I live in San Francisco, and grew up here, too. I love this city.
I graduated from UCLA in 2010 and have been working as a software engineer since then. I care a lot about my work. Software engineering isn't just a job to me. It's a way of being. It's a life made by approaching the complexity of the modern world with a sense of curiousity and drive and then weaving a vision into it, just so, in such a way that even computers can understand. Every day I get to create something from nothing. It's meaningful work for me.
In my free time I love surfing, rock climbing, reading books, and spending time in nature. I like to play the guitar, and I like to play board games with friends.
I love working with software. There is a thrill to learning more and improving at one's craft. With software, that thrill can be accessed on almost any project. I enjoy solving technical problems, although I have come to appreciate that many of the most important problems in software are not technical.
The team is the most important part of making software succeed. The culture of a team determines so much, from how well they empathize with customers, to the importance placed on quality work. The culture of a team can make the difference between joy and misery for everyone involved. A strong team will outcompete a team of strong individuals, every time, so I do my best to aim for success at the team level. Success is best when it is shared.
I am particularly fond of technologies whose basic usage is not complex, but which can enable the developer to explicitly address very complex problems. Many tools strive for an easy interface but in so doing they can obscure the complexities of the problem. Some specific tools I use that I feel allow me to handle escalating levels of complexity are React, Python, Vagrant and Packer, Elastic Search, and MySQL.

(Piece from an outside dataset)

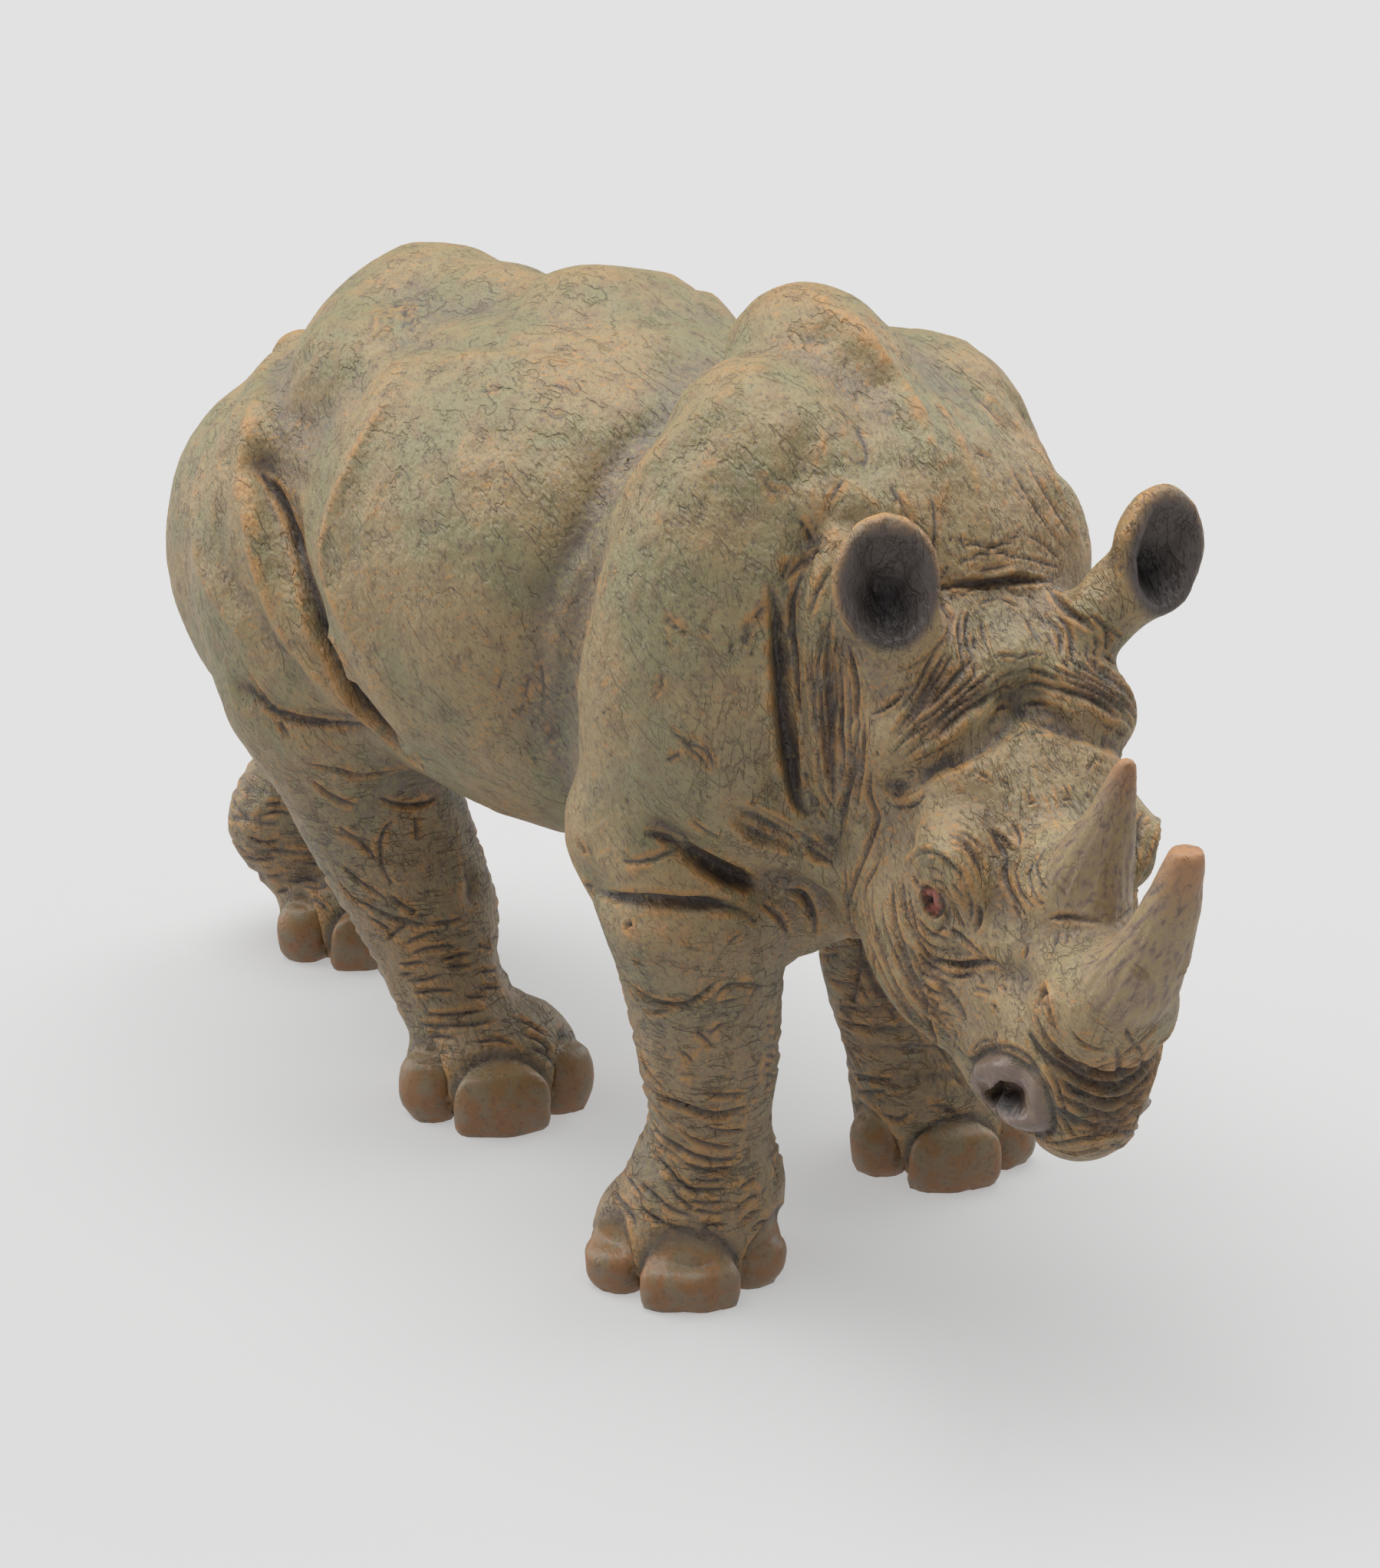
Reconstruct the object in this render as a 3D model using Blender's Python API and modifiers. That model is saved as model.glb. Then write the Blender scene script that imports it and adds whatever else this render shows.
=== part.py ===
"""Rhinoceros figurine: a walking black rhinoceros moulded in one piece, standing on four flat soles.

Metres, +Z up. The animal faces -Y, its left side is +X, and the floor is z = 0. The origin is on the
floor below the middle of the figure's box.
"""

import math

import bmesh
import bpy
import numpy as np
from mathutils import Matrix, Vector
from mathutils.bvhtree import BVHTree

# Driving dimensions, in metres
HEIGHT = 0.128
EAR_WALL = 0.0017
HORN_FLAT = 0.0044
CLAY_GRAIN = 0.0014
FINE_GRAIN = 0.0008
MAX_TRIANGLES = 9300

# The pose is drawn on a grid on which the withers stand 128 units above the floor
GRID_HEIGHT = 128.0
UNIT = HEIGHT / GRID_HEIGHT

# The head's own frame has its origin at the poll, -Y towards the muzzle and +Z out of the forehead
HEAD_POLL = (-1.0, -67.0, 101.0)
HEAD_TURN = math.radians(-21.0)
HEAD_DIP = math.radians(46.0)
HEAD_TILT = math.radians(0.0)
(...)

I also appreciate simple tools, that do one important job well. For example, I love Redis, webpack, Jekyll, the video.js library, git, Sentry, and CircleCI. And I am extremely grateful for communication and productivity services like Slack, Mumble, Textmate 2, Google Apps, Github, and Asana.

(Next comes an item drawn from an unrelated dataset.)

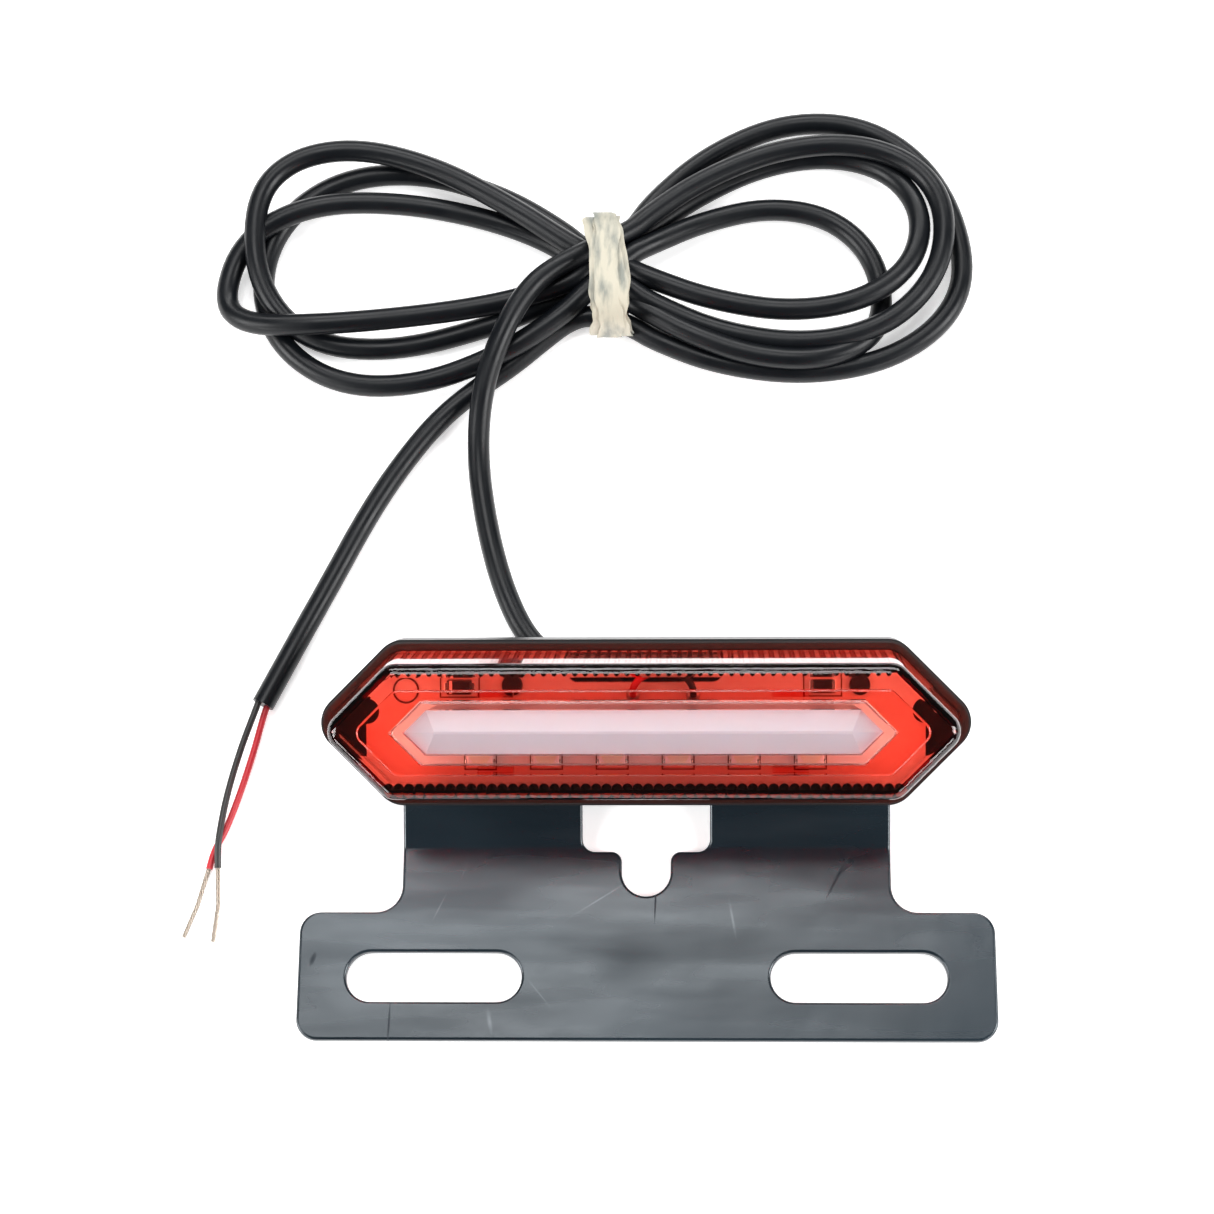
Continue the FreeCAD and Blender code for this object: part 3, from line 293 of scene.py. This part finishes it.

If you don't yet know me, you may be curious about my name.
My full name is Guru Bakshish Singh Khalsa. I'm not Indian, so what happened? Luckily, it wasn't an accidental name tag switch at the hospital as a baby. My parents converted to Sikhism, and I was raised as a Sikh -- and was given a Sikh name. Although I no longer follow all of the disciplines of the religion, such as wearing a turban and eating vegetarian, I am deeply thankful for the values and culture that guided my upbringing.